The fact that these considerations have not been taken into account by many is quite astonishing. The most important point to be considered, however, is the importance of the territory as battlefield for all of today’s conflicts and those to come. In a society based on the circulation of money, information, people and goods, management of the territory is one of the most important operations carried out by power. For example, it is the way traffic circulation is set out that is slowly killing us with its poison, especially in metropolitan areas where urban spaces are reduced to alienating transit and service zones. It is an asymmetric, dehumanising and murderous reality that is killing life, where territories are being made more and more aseptic and impenetrable to those who, be it for needs related to the system or of out of individual choice, cannot be reduced to merchandise (and are therefore marginalized, locked up or deported).
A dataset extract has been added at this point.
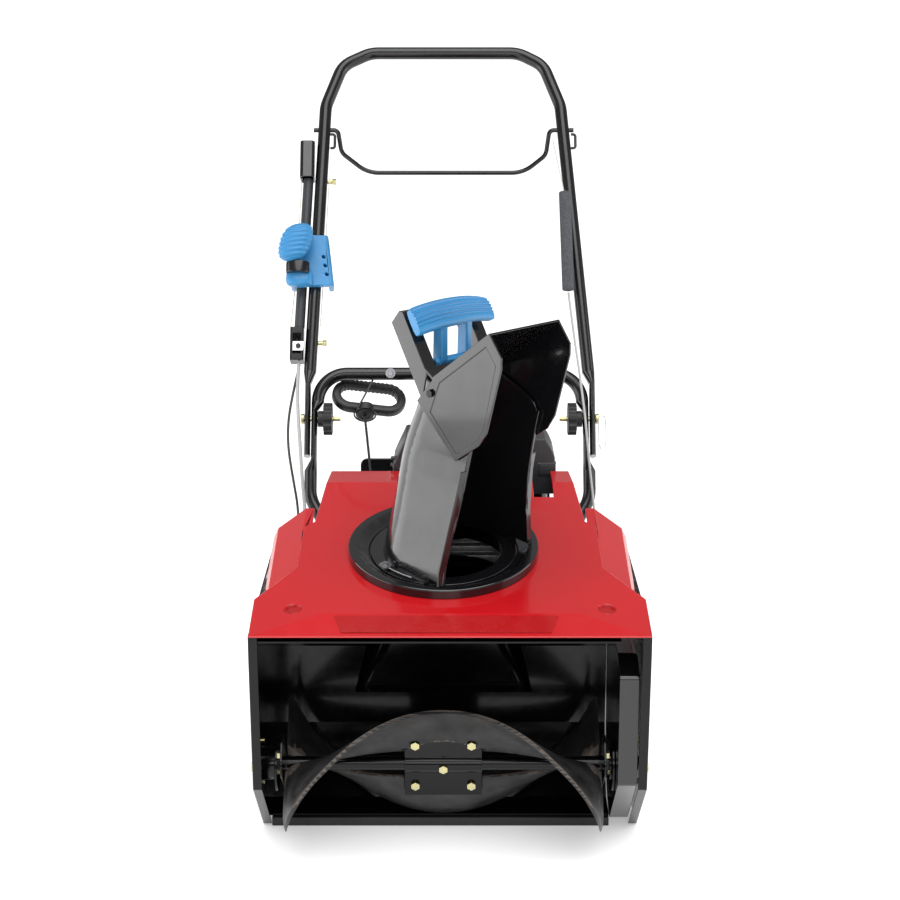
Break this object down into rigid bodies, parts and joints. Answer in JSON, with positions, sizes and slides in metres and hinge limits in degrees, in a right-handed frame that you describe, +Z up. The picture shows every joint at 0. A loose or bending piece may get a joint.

At the same time, territory and traffic have become vital strategic factors in current and future struggles, with the spreading of practices such as road blocks and sabotage, the invention of new ways of living in the territory and the destruction of everything that is to all effects uninhabitable. Of course we do not know if the destroyers of cars are aware of that. We do not know if we are overestimating their rage. What is certain is that behind their destructive negative attitude there stands a positive attitude relating to their way of living and making human relations, which besides continuously reinventing language and gestures, brings about complicity and solidarity during the riots. It is a positive attitude that cannot be reduced to the representation set out by the forces of the enemy field, for whom, consequently, they are nothing but vandals, dumbness and senseless gesticulation. We are not elaborating a tedious neo-realist embellished image of the underclass. What we are trying to do is, once again, ask ourselves if it is possible to live in spaces and territory in a different way so as to encounter new accomplices and occasions of struggle to be exploded with due joy and radicality.